In a prior appeal, after the district court had awarded $5,000 initially and on reconsideration, the parties stipulated that the case should be remanded to the district court to reassess its fee and make the express findings required pursuant to Blankenship v. Schweiker, 676 F.2d 116, 117-119 (4 Cir. 1982). Purporting to make those findings, the district court again awarded $5,000.


We think that the findings of the district court were deficient because it never found the hourly rate prevailing in the area in which counsel practiced for a lawyer of Andrews' attorney's qualifications and experience. See Pennsylvania v. Delaware Valley Citizens Association --U.S. ---, 106 S.Ct., 3088 (1986); Blum v. Stenson, 465 U.S. 886 (1984); Hensley v. Eckerhart, 461 U.S. 424 (1983). Ordinarily this is a starting point for the computation of fair and adequate compensation. It is significant here because it is established that Andrews' counsel expended only 1.9 hours in the proceedings before the district court on the merits of Andrews' claim.
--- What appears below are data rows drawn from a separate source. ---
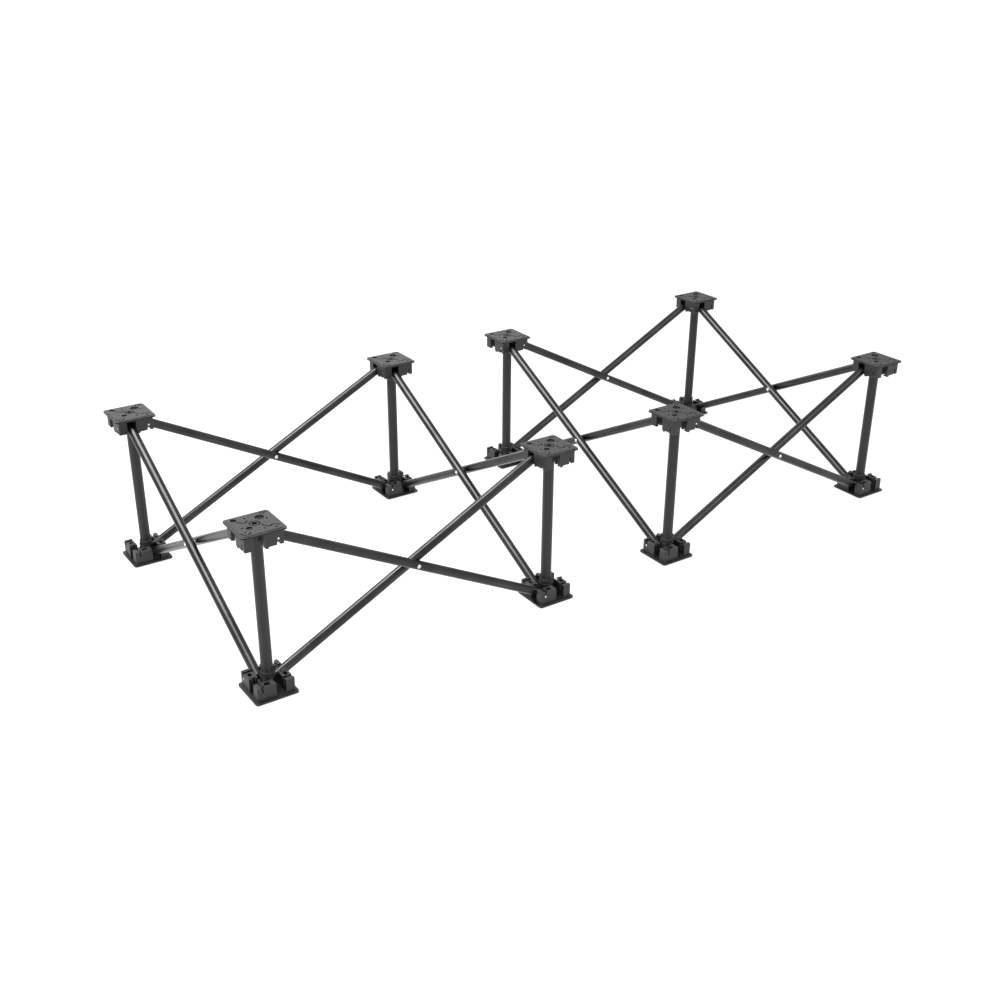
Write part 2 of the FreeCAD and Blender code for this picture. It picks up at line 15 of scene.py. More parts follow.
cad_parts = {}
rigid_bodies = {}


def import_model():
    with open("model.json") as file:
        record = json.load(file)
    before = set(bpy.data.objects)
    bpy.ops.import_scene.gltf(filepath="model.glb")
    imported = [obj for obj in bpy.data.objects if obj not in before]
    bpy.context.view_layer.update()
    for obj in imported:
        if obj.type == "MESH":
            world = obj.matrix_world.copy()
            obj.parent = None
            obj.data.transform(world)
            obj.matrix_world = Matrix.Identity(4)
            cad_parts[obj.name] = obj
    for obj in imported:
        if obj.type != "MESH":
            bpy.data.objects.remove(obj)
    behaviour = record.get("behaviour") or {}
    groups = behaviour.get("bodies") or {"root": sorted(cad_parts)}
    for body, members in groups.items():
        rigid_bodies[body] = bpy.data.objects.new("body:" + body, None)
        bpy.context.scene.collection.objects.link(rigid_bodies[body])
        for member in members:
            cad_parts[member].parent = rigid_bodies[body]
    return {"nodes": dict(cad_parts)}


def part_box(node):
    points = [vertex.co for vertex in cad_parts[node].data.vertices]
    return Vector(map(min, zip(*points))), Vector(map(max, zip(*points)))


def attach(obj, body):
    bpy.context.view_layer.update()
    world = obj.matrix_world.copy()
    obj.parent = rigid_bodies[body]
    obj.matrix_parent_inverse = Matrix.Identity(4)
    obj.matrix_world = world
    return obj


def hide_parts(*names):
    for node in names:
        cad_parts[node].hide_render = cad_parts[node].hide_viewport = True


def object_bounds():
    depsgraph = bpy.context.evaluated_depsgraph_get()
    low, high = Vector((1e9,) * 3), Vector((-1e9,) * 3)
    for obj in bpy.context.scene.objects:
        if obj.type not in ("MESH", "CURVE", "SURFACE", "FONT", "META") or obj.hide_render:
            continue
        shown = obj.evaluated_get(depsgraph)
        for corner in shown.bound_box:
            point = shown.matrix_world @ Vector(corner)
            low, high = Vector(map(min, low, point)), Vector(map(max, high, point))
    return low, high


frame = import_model()
cad_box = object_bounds()

# %% [markdown]
# ## Sizes
# Lengths are in metres, so a size in millimetres is multiplied by MM. The sizes
# that repeat all over the object are written once. Anything that says where a piece
# stands is read from the measured parts.

# %% Sizes and names
MM = 0.001
CORNERS = ["front_left", "front_right", "back_right", "back_left"]
SIDES = ["front", "right", "back", "left"]
NUMBERS = (1, 2)

FLANGE_STEP = 1.6 * MM
FLANGE_BACK = 5.6 * MM
PIN_REACH = 31 * MM
PIN_HEIGHT = 25 * MM
TUBE_SIDE = 11.5 * MM
TUBE_RADIUS = 11 * MM
TUBE_WALL = 1.5 * MM
TUBE_TAIL = 5 * MM
LEG_RADIUS = 13 * MM
LEG_WALL = 2 * MM


def middle(node):
    """The middle of a measured part, on the floor plan."""
    low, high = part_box(node)
    return Vector(((low[0] + high[0]) / 2, (low[1] + high[1]) / 2, 0))


deck_height = cad_box[1][2]
spacing = (middle("frame1_foot_hub_front_right") - middle("frame1_foot_hub_front_left")).x
tube_reach = spacing - 2 * PIN_REACH
tube_rise = deck_height - 2 * PIN_HEIGHT
tube_length = math.hypot(tube_reach, tube_rise)
tube_angle = math.atan2(tube_rise, tube_reach)
print("hub spacing %.0f mm, tubes %.1f mm between pins" % (spacing / MM, tube_length / MM))

# %% [markdown]
# ## The camera
# The picture is taken from the front left, a little above the frames, with a lens of
# medium length. The place is counted from the near corner's hub, and the direction is
# given as a compass angle, a dip and a very small roll.

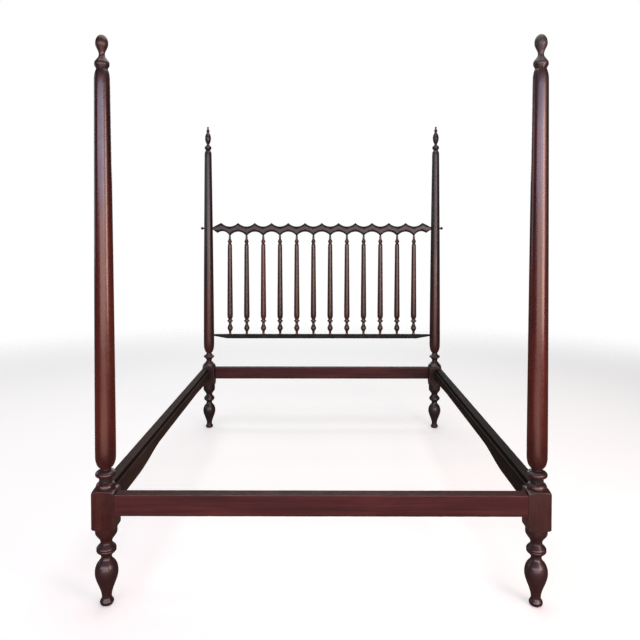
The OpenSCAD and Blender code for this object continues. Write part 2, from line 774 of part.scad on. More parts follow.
module headboard_bottom_rail() {
    taper_x = low_rail_half_l - low_rail_taper_l;
    end_z = low_rail_top_z - low_rail_end;
    color("#2b211f") difference() {
        union() {
            intersection() {
                // Front outline, whose underside rises to each end
                translate([0, post_y + low_rail_t / 2, 0])
                    rotate([90, 0, 0])
                    linear_extrude(height = low_rail_t)
                    polygon([
                        [-low_rail_half_l, end_z],
                        [-taper_x, low_rail_z],
                        [taper_x, low_rail_z],
                        [low_rail_half_l, end_z],
                        [low_rail_half_l, low_rail_top_z],
                        [-low_rail_half_l, low_rail_top_z]
                    ]);
                // Outline from above, which narrows alike
                translate([0, post_y, low_rail_z])
                    linear_extrude(height = low_rail_h)
                    polygon([
                        [-low_rail_half_l, -low_rail_end / 2],
                        [-taper_x, -low_rail_t / 2],
                        [taper_x, -low_rail_t / 2],
                        [low_rail_half_l, -low_rail_end / 2],
                        [low_rail_half_l, low_rail_end / 2],
                        [taper_x, low_rail_t / 2],
                        [-taper_x, low_rail_t / 2],
                        [-low_rail_half_l, low_rail_end / 2]
                    ]);
            }
            for (side = [0, 1])
                mirror([side, 0, 0])
                    translate([low_rail_half_l - overlap, post_y, low_tenon_z])
                    rotate([0, 90, 0])
                    cylinder(d = low_tenon_d, h = low_tenon_l + overlap, $fn = round_fn);
        }
        for (i = [1:spindle_count])
            translate([spindle_x(i), post_y, low_rail_top_z - spindle_low_tenon_l - end_gap])
                cylinder(
                    d = spindle_tenon_d + 2 * tenon_gap,
                    h = spindle_low_tenon_l + end_gap + overlap,
                    $fn = round_fn
                );
    }
}

module spindle(i) {
    shaft_l = point_z - low_rail_top_z - rise(spindle_low_stations) - rise(spindle_high_stations)
        + spindle_top_tenon_l;
    color("#3a2420") translate([spindle_x(i), post_y, low_rail_top_z]) {
        turning(
            concat(spindle_low_stations, [["line", spindle_top_d / 2, shaft_l]], spindle_high_stations),
            [spindle_foot_d / 2, 0]
        );
        translate([0, 0, -spindle_low_tenon_l])
            cylinder(d = spindle_tenon_d, h = spindle_low_tenon_l + overlap, $fn = round_fn);
    }
}

// The right pin, from its tip in the top rail to its ball outside the post
module headboard_pin() {
    tip_x = top_rail_half_l - pin_in_rail_l;
    ball_x = post_x + head_shaft_r(pin_z) + pin_show_l + pin_ball_d / 2;
    color("#1f1a19") {
        translate([tip_x, post_y, pin_z])
            rotate([0, 90, 0])
            cylinder(d = pin_d, h = ball_x - tip_x, $fn = round_fn);
        translate([ball_x, post_y, pin_z]) sphere(d = pin_ball_d, $fn = round_fn);
    }
}

// Puts what is made for the left side on the right
module on_right() {
    mirror([1, 0, 0]) children();
}

module left_foot_post() {
    color("#6b3324") translate([-post_x, -post_y, 0]) foot_post();
}

module left_head_post() {
    color("#33231f") translate([-post_x, post_y, 0]) mirror([0, 1, 0]) head_post();
}

module left_foot_finial() {
    color("#4a2f2c")
        translate([-post_x, -post_y, foot_post_h])
        finial(pear_stations, foot_collar_d, foot_dowel_d);
}

module left_head_finial() {
    color("#2b211f")
        translate([-post_x, post_y, head_post_h])
        finial(urn_stations, head_collar_d, head_dowel_d);
}

module foot_rail() {
    color("#4b2a2c") end_rail();
}

module head_rail() {
    color("#54383a") mirror([0, 1, 0]) end_rail();
}

module left_side_rail() {
    color("#453730") side_rail();
}

left_foot_post();  // foot_post_left
on_right() left_foot_post();  // foot_post_right
left_head_post();  // head_post_left
on_right() left_head_post();  // head_post_right
left_foot_finial();  // foot_finial_left
on_right() left_foot_finial();  // foot_finial_right
left_head_finial();  // head_finial_left
on_right() left_head_finial();  // head_finial_right
foot_rail();
head_rail();
left_side_rail();  // side_rail_left
on_right() left_side_rail();  // side_rail_right
headboard_top_rail();
headboard_bottom_rail();
for (i = [1:spindle_count])
    spindle(i);
on_right() headboard_pin();  // headboard_pin_left
headboard_pin();  // headboard_pin_right
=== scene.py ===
"""Looks of a four-post bed frame with a spindle headboard, in old turned and sawn mahogany.

The sizes in the tables are in millimetres. Everything given to Blender is in metres and in the frame's
own axes: +Z up, +Y towards the head, the origin on the floor midway between the four posts.
"""
import json
import math
import random

import bmesh
import bpy
import numpy as np
from mathutils import Matrix, Vector, noise


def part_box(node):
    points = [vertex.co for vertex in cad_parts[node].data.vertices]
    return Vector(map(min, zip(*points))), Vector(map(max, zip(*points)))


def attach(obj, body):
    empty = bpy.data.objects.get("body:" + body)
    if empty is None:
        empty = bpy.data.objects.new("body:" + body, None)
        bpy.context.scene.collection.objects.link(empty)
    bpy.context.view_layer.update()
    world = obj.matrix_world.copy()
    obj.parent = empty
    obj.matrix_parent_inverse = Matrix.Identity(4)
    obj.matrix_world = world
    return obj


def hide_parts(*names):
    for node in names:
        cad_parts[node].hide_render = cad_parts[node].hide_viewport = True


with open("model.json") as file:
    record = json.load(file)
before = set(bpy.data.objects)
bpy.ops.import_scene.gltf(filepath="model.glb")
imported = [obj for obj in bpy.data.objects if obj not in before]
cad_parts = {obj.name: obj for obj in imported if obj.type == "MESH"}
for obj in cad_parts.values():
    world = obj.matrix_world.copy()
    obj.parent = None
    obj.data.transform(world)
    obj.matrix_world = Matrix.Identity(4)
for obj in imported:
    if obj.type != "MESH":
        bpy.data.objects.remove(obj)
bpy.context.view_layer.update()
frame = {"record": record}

MM = 0.001

# --- sizes ---

# A turned outline, from below upwards. Each row says how the outline runs to a place, then gives the
# diameter there and the height of the stretch. A line is straight and an ogee is an S curve. A dome
# leaves upright and arrives level, and a bowl leaves level and arrives upright. Domes and bowls may say
# how far they turn, and a shaft says how full its taper is.
FULL_TURN = math.radians(82)
SOFT_TURN = math.radians(50)
SHOULDER_TURN = math.radians(58)
QUARTER_TURN = math.radians(90)

FOOT_FLAT_D = 26
LEG = [
    ("bowl", 46, 12),  # bun foot
    ("ogee", 32.5, 16),  # ankle
    ("ogee", 77, 86),  # vase
    ("dome", 46, 39, SHOULDER_TURN),
    ("bowl", 35, 14, SOFT_TURN),  # neck
    ("ogee", 66, 21),  # ring, from below
    ("line", 63.6, 3),  # fine groove round the ring's edge
    ("line", 66, 3),
    ("ogee", 39, 21),  # ring, to above
    ("line", 39, 2),
]
FOOT_CUP = [("ogee", 73, 34), ("line", 73, 16)]
HEAD_CUP = [("ogee", 73, 34), ("line", 73, 28)]

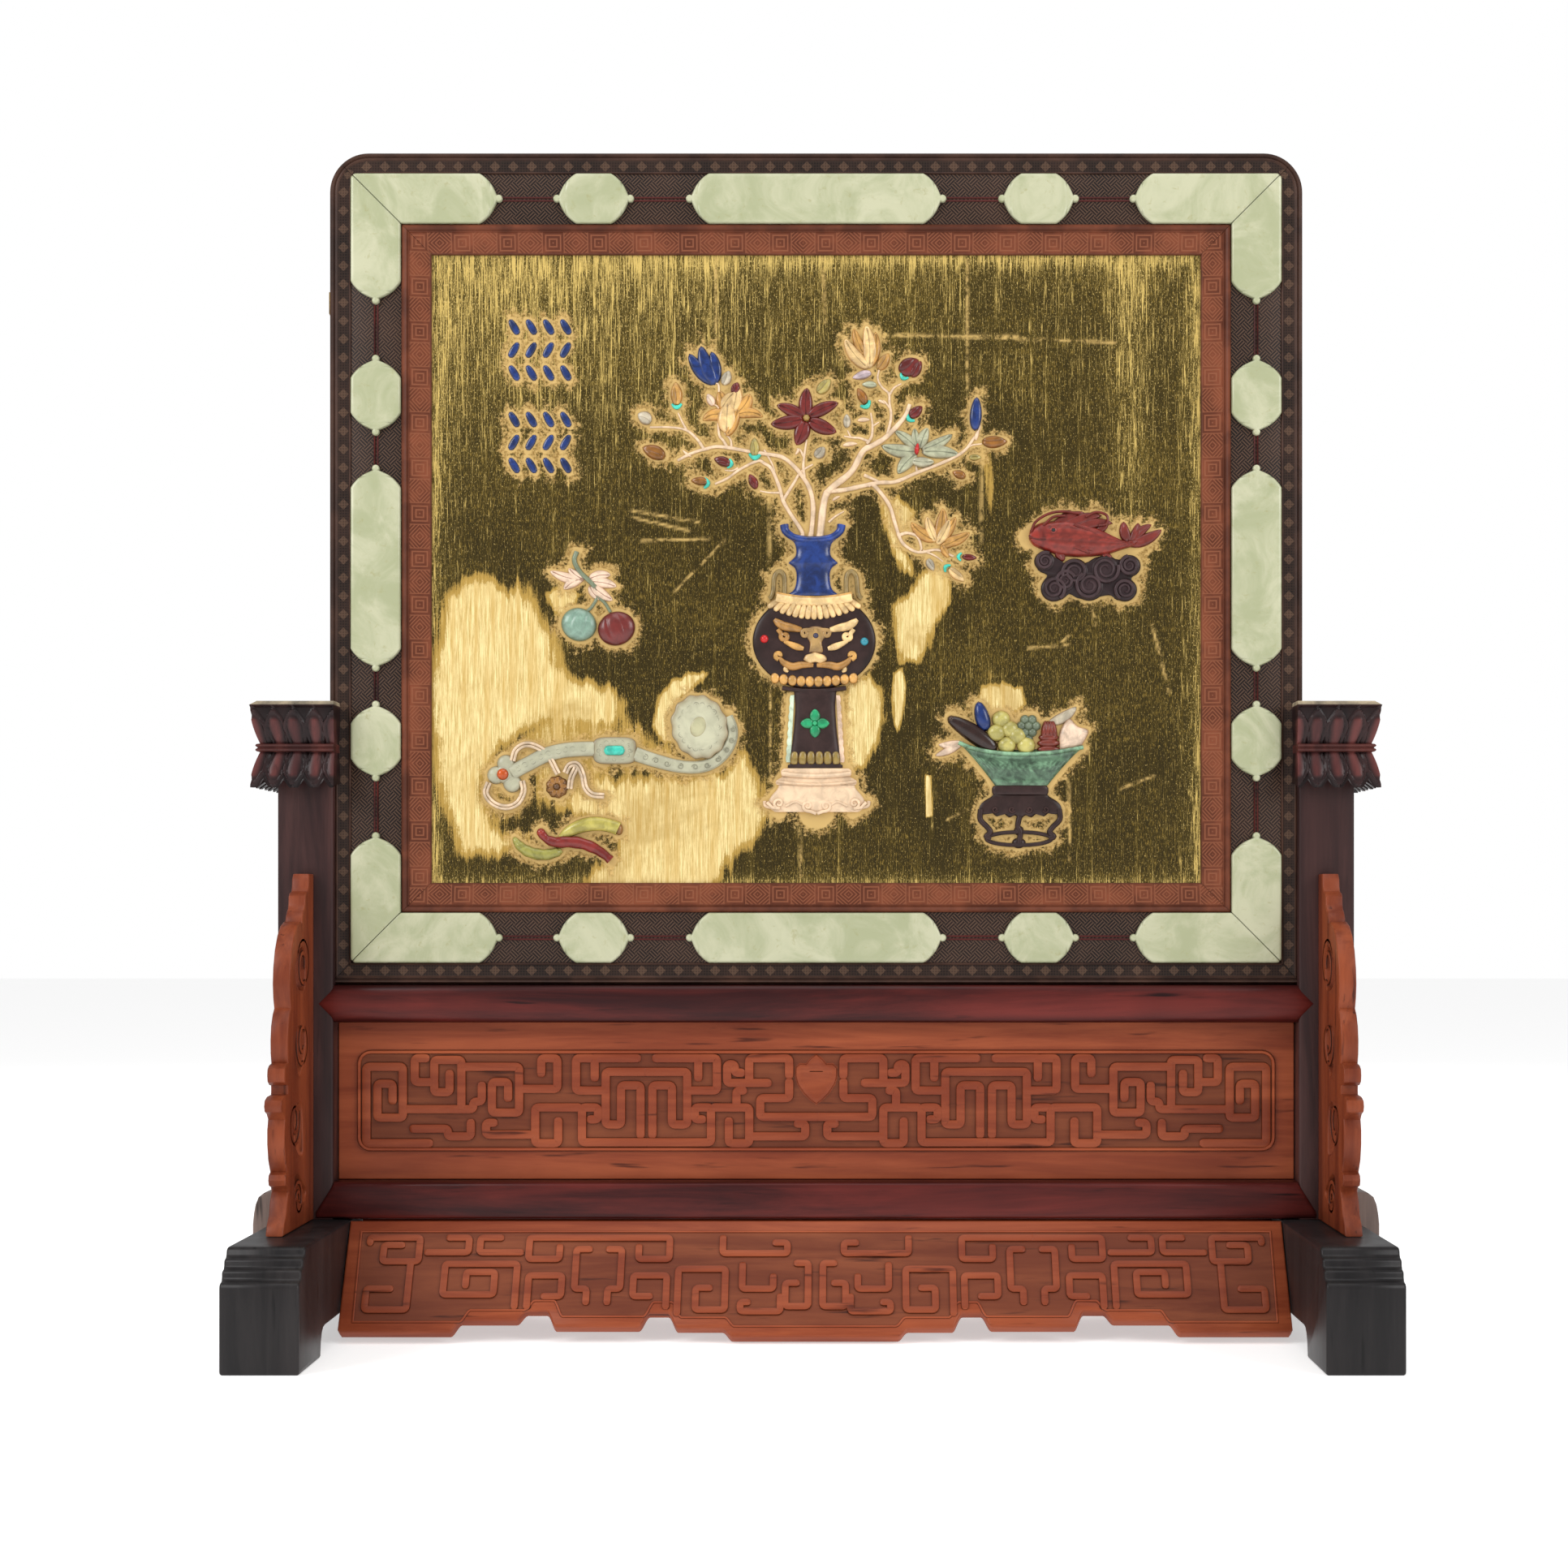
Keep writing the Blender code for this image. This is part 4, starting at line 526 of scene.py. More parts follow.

A proper hourly rate may be enhanced in the exceptional case, and the instant case is an exceptional one. Before present counsel was engaged, the case had been twice lost by other counsel, and we think that only the skill, experience and knowledge of present counsel made possible a complete victory for Andrews in what was otherwise unsuccessful litigation. Nonetheless enhancement will not support an award of $5,000. Because the district court has thrice repeated this award, we think it appropriate to fix a fee ourselves and to bring to an end this continuing litigation and the investment of time, energy, and judicial resources in carrying it on. We therefore vacate the award, remand the case, and direct that counsel be aawarded $2,500.